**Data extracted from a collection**
#####
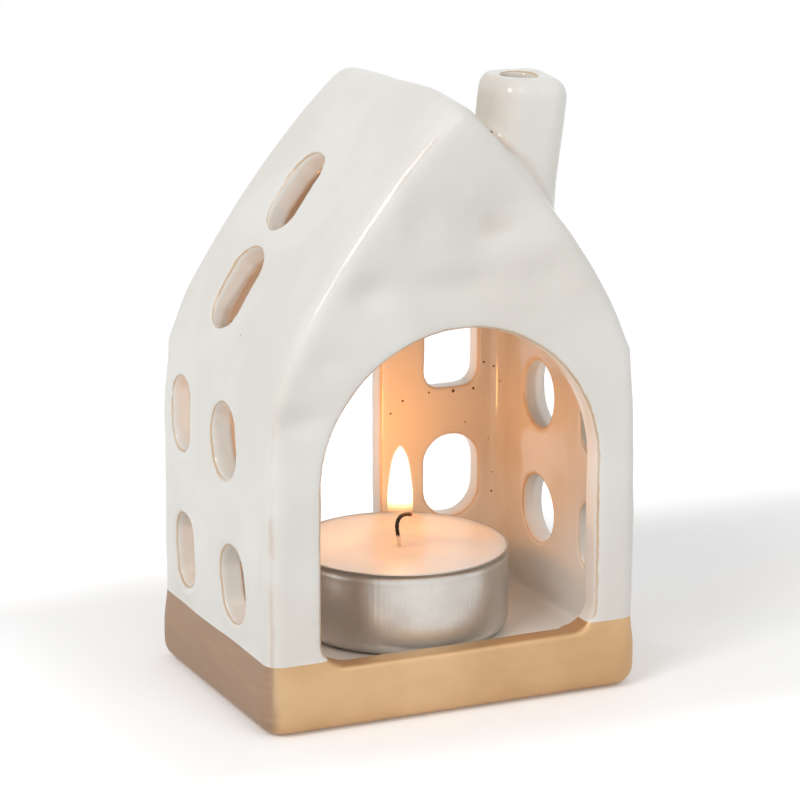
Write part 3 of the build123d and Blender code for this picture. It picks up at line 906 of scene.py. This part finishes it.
def make_floor():
    """A plain white floor that keeps the object's shadow."""
    mesh = bpy.data.meshes.new("floor")
    half = 3.0
    corners = [(-half, -half, 0), (half, -half, 0), (half, half, 0), (-half, half, 0)]
    mesh.from_pydata(corners, [], [(0, 1, 2, 3)])
    floor = new_object("floor", mesh, smooth=False)
    material, tree, shader = new_material("floor")
    seen = seen_directly(tree)
    x, y = split_place(tree)[:2]
    away = maths(tree, "SQRT", maths(tree, "ADD", product(tree, x, x), product(tree, y, y)))
    # Painted light: the floor's glow whitens it away from the house, behind it and in front; near the house
    # the glow is weaker, which leaves painted shade round it
    painted_floor_light = greatest(tree, ranged(tree, away, 0.12, 0.4), ranged(tree, y, 0.045, 0.09),
                          ranged(tree, y, -0.027, -0.06, 0.0, 0.8), ranged(tree, x, -0.037, -0.08, 0.0, 0.6))
    glow = ranged(tree, painted_floor_light, 0.0, 1.0, 0.13, 0.38)
    colour = mixed(tree, seen, (0.84, 0.84, 0.84, 1.0), (0.98, 0.98, 0.98, 1.0))
    tree.links.new(colour, shader.inputs["Base Color"])
    shader.inputs["Roughness"].default_value = 0.9
    shader.inputs["Specular IOR Level"].default_value = 0.0
    shader.inputs["Emission Color"].default_value = (1.0, 1.0, 1.0, 1.0)
    tree.links.new(maths(tree, "MULTIPLY", seen, glow), shader.inputs["Emission Strength"])
    floor.data.materials.append(material)


def make_world():
    """Even pale light, seen as white."""
    world = bpy.data.worlds.new("world")
    bpy.context.scene.world = world
    world.use_nodes = True
    tree = world.node_tree
    background = tree.nodes["Background"]
    background.inputs["Color"].default_value = (1.0, 1.0, 1.0, 1.0)
    strength = ranged(tree, seen_directly(tree), 0.0, 1.0, 0.56, 1.0)
    tree.links.new(strength, background.inputs["Strength"])


def make_softbox(name, place, aim, size, power):
    """A plain area light."""
    lamp = bpy.data.lights.new(name, "AREA")
    lamp.shape = "RECTANGLE"
    lamp.size, lamp.size_y = size
    lamp.energy = power
    holder = bpy.data.objects.new(name, lamp)
    bpy.context.scene.collection.objects.link(holder)
    holder.location = place
    holder.rotation_euler = (Vector(aim) - Vector(place)).to_track_quat("-Z", "Y").to_euler()


scene = bpy.context.scene
scene.view_settings.view_transform = "Standard"

make_camera()
make_world()
make_floor()
make_softbox("key", (-0.64, -0.38, 0.717), (0, 0, 0.05), (0.35, 0.35), 2.76)
make_softbox("strip", (-0.7, -0.35, 0.67), (0, 0, 0.05), (0.1, 0.45), 0.3)
make_softbox("fill", (0.1, -0.7, 0.75), (0, 0, 0.05), (0.6, 0.6), 1.3)
make_specks(make_ceramic())
make_cup()
make_wax_body()
make_wick_cord()
make_flame_shell("flame_core", 2.2 * MM, 5.0, 0.45, 1.0, 0.0)
make_flame_shell("flame_glow", 2.5 * MM, 1.2, 0.6, 0.3, 0.4 * MM)
make_candle_light()
nodes["wick_tab"].data.materials.clear()
nodes["wick_tab"].data.materials.append(make_tin())
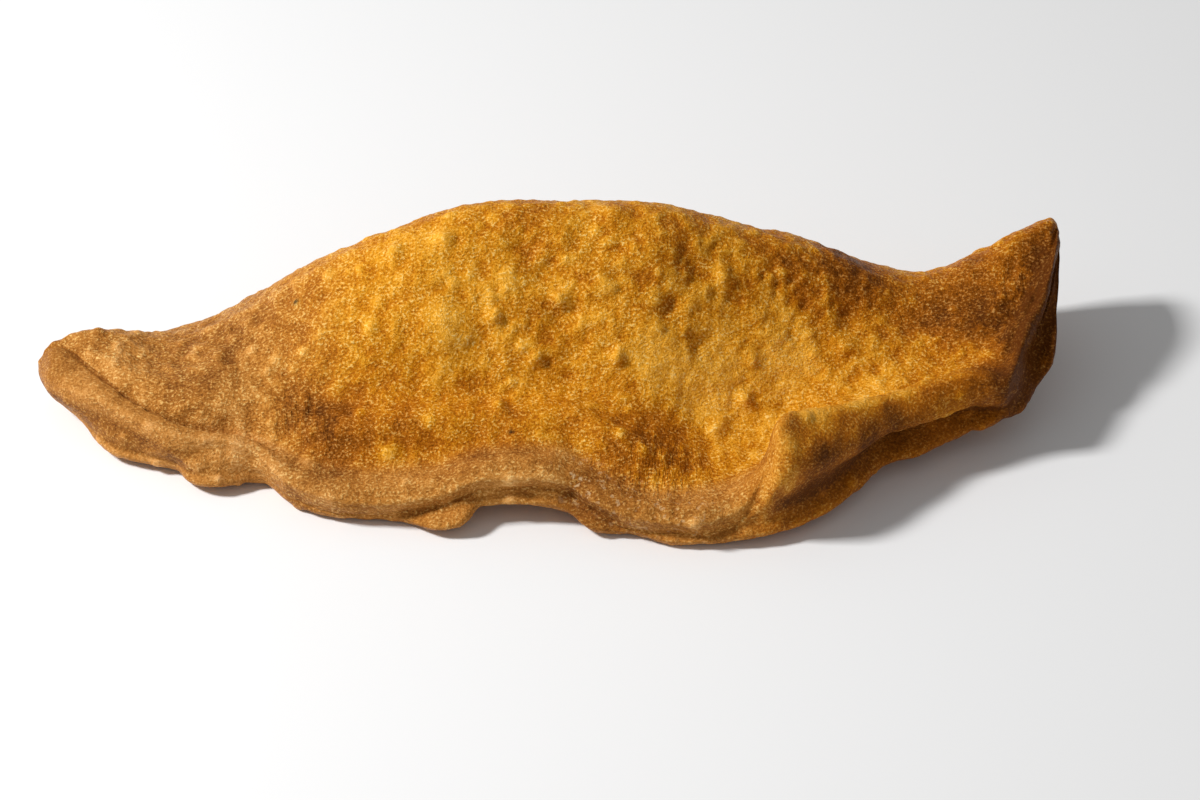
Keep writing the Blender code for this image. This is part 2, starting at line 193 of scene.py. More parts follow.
#####
**GOAL**
Everything from the first line of the data through the line containing "floor.data.materials.append(material)" should be echoed exactly. Add nothing.

**ANSWER TO THIS TASK**
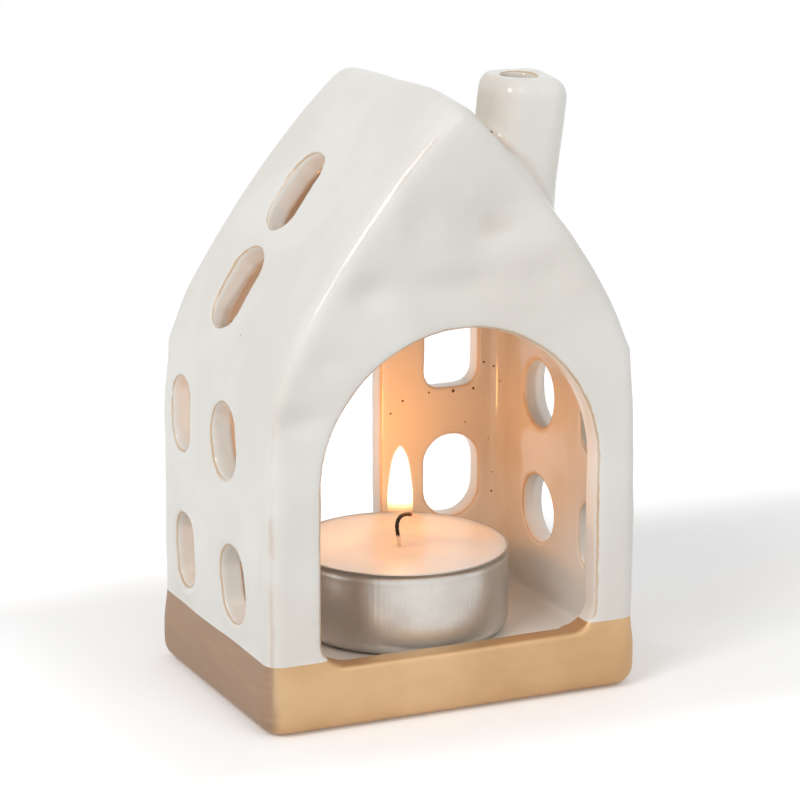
Write part 3 of the build123d and Blender code for this picture. It picks up at line 906 of scene.py. This part finishes it.
def make_floor():
    """A plain white floor that keeps the object's shadow."""
    mesh = bpy.data.meshes.new("floor")
    half = 3.0
    corners = [(-half, -half, 0), (half, -half, 0), (half, half, 0), (-half, half, 0)]
    mesh.from_pydata(corners, [], [(0, 1, 2, 3)])
    floor = new_object("floor", mesh, smooth=False)
    material, tree, shader = new_material("floor")
    seen = seen_directly(tree)
    x, y = split_place(tree)[:2]
    away = maths(tree, "SQRT", maths(tree, "ADD", product(tree, x, x), product(tree, y, y)))
    # Painted light: the floor's glow whitens it away from the house, behind it and in front; near the house
    # the glow is weaker, which leaves painted shade round it
    painted_floor_light = greatest(tree, ranged(tree, away, 0.12, 0.4), ranged(tree, y, 0.045, 0.09),
                          ranged(tree, y, -0.027, -0.06, 0.0, 0.8), ranged(tree, x, -0.037, -0.08, 0.0, 0.6))
    glow = ranged(tree, painted_floor_light, 0.0, 1.0, 0.13, 0.38)
    colour = mixed(tree, seen, (0.84, 0.84, 0.84, 1.0), (0.98, 0.98, 0.98, 1.0))
    tree.links.new(colour, shader.inputs["Base Color"])
    shader.inputs["Roughness"].default_value = 0.9
    shader.inputs["Specular IOR Level"].default_value = 0.0
    shader.inputs["Emission Color"].default_value = (1.0, 1.0, 1.0, 1.0)
    tree.links.new(maths(tree, "MULTIPLY", seen, glow), shader.inputs["Emission Strength"])
    floor.data.materials.append(material)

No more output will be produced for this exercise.